One of the problems facing scientists when attempting to quantify oil sands-related contamination in the Athabasca region is the lack of historical records. With nearly 40 years of operation behind us, industrial activity has most likely raised the background level of contaminants in the ecosystem. Oil sands operations have resulted in higher concentrations of PPEs in vegetation and surface soil, making the job of determining the actual natural background level of certain elements almost impossible to quantify.
As I stated earlier, some proponents of oil sands operations feel that much of the contamination of surface water in the Athabasca watershed is related to natural erosion. Here is Dr. Schindler’s response”
“The pattern of increased PPE concentrations in snow and the river system does not support the claim that contamination of the AR and its tributaries is only from natural erosion of oil sands. Concentrations of PPE did not increase significantly as water flowed through the McMF from midstream to stream mouth sites, in winter or summer (Dataset S3), and element concentrations in bottom and suspended sediments of tributaries did not reflect greater exposure to natural oil sands (25). Previous records of upstream-to-downstream trends in waterborne Ni and Zn concentrations during high flow (26) probably reflect runoff of snowmelt and rain from disturbed areas or areas contaminated by atmospheric deposition.
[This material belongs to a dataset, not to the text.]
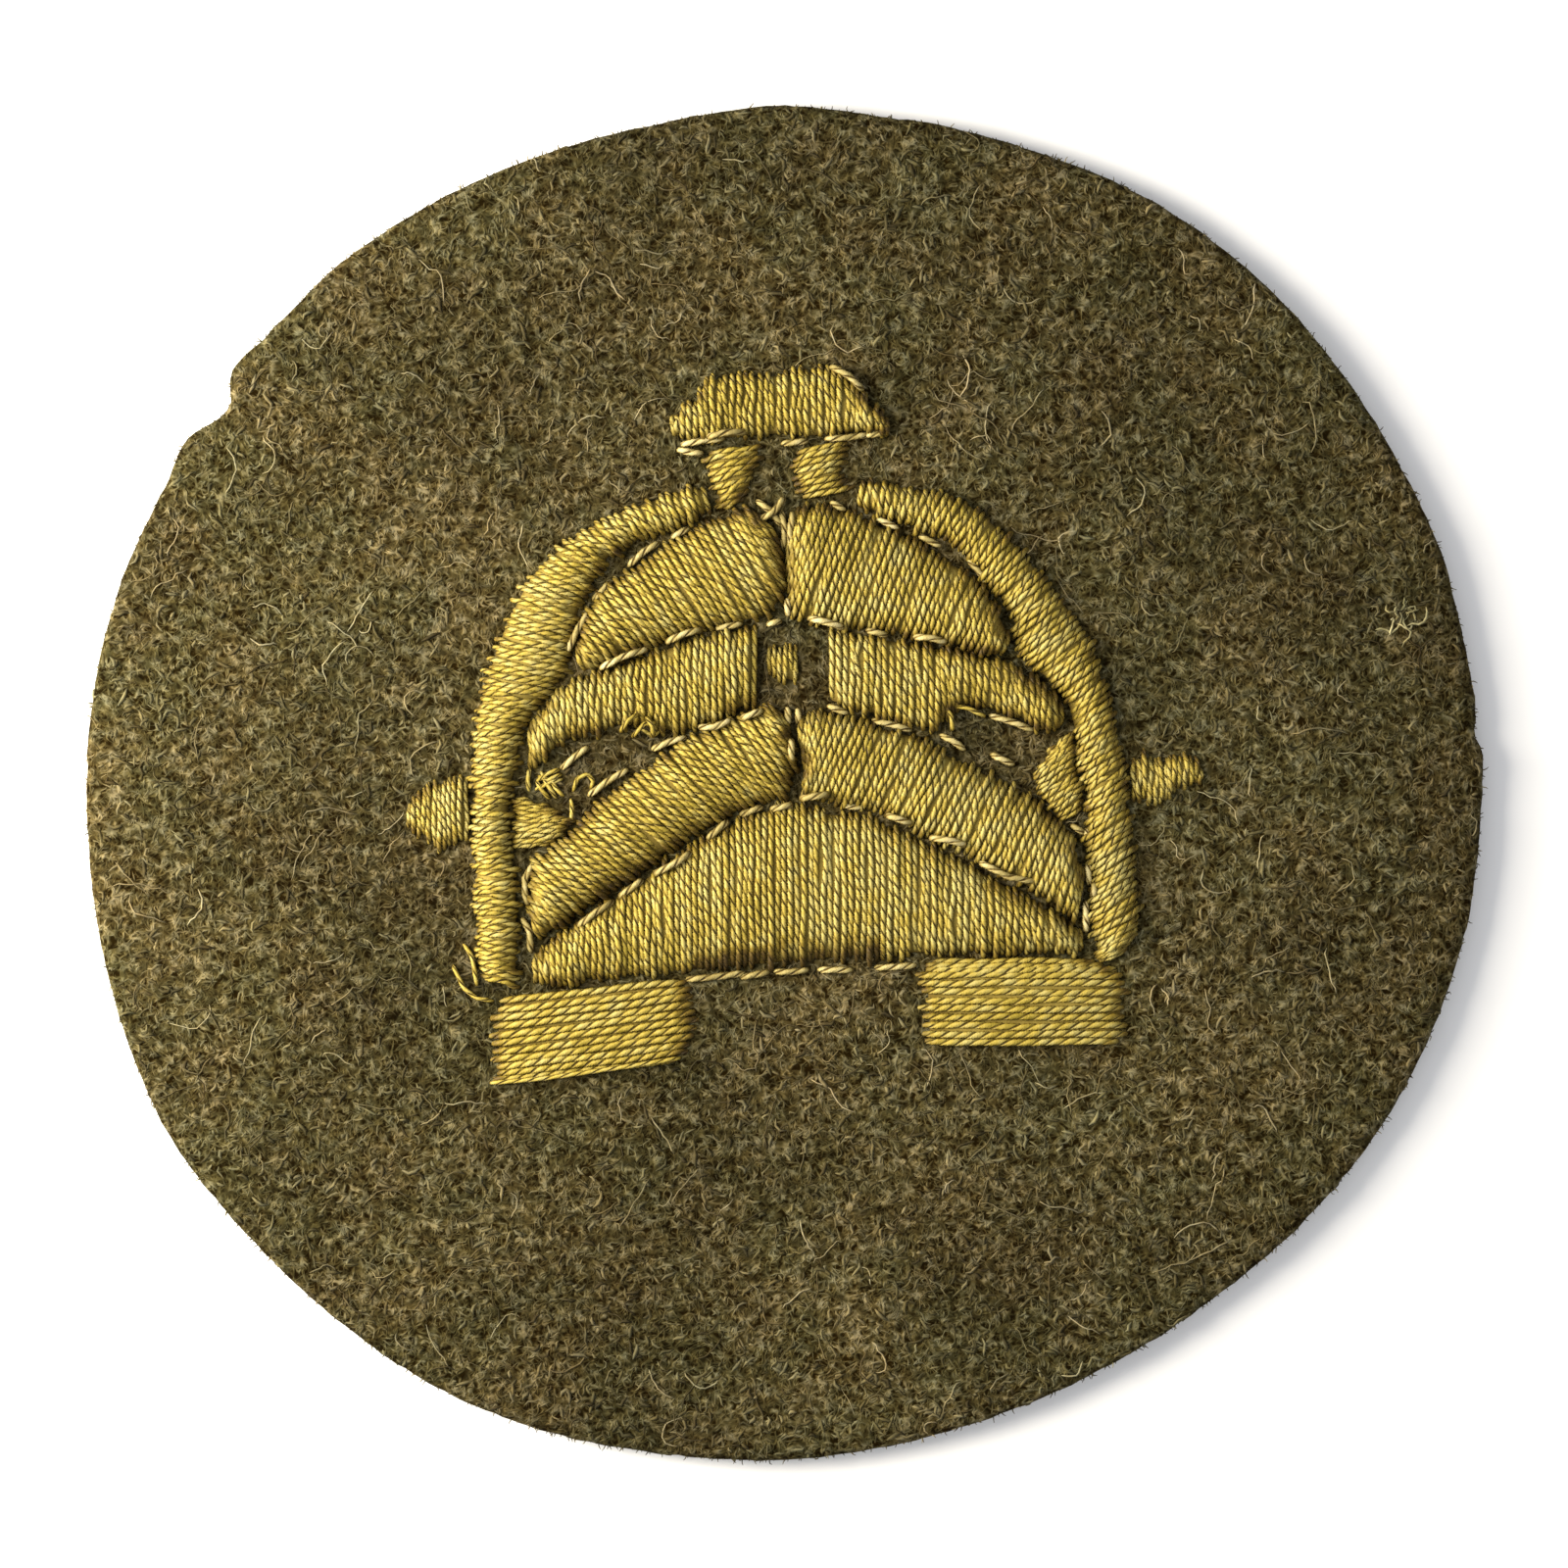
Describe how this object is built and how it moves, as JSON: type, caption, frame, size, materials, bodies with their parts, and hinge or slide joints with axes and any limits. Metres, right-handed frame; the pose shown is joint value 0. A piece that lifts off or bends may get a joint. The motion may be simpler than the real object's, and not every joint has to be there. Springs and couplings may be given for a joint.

Instead, our results indicate that the source of PPE was from oil sands development. In tributaries, overall land disturbance caused a major flux of PPE to water (Fig. 2 andDataset S4). In summer, increased concentrations of many PPE were significantly related to development at midstream and tributary mouth sites (Fig. S1 and Dataset S4). At less disturbed tributary sites, concentrations of most PPE were greatest under winter ice (Dataset S4). However, at more disturbed tributary sites, concentrations of several PPE were greater in summer than winter (Dataset S4), indicating the impact of land disturbance. If the source were natural erosion of oil sands, concentrations at all sites would have been greater in summer than winter.” (my bold)
In conclusion, the study notes that the oil sands industry is responsible for increased loading of PPEs in the Athabasca watershed. While PPE concentrations do not exceed national drinking water quality guidelines, increased deposition of priority pollutants is of concern to long-term human health, particularly as oil sands production levels ramp up. As well, a fish consumption warning is in effect for mercury in walleye from the Athabasca River, a situation that will likely get worse as the decades pass.
The Schindler study does show us all one thing; there really is a need for a fully independent, thorough monitoring of the environmental impact of Canada’s oil sands mining industry. Without that, we will have no idea of what we are leaving behind for future generations of Canadians, particularly those who live in Northern Alberta and Saskatchewan.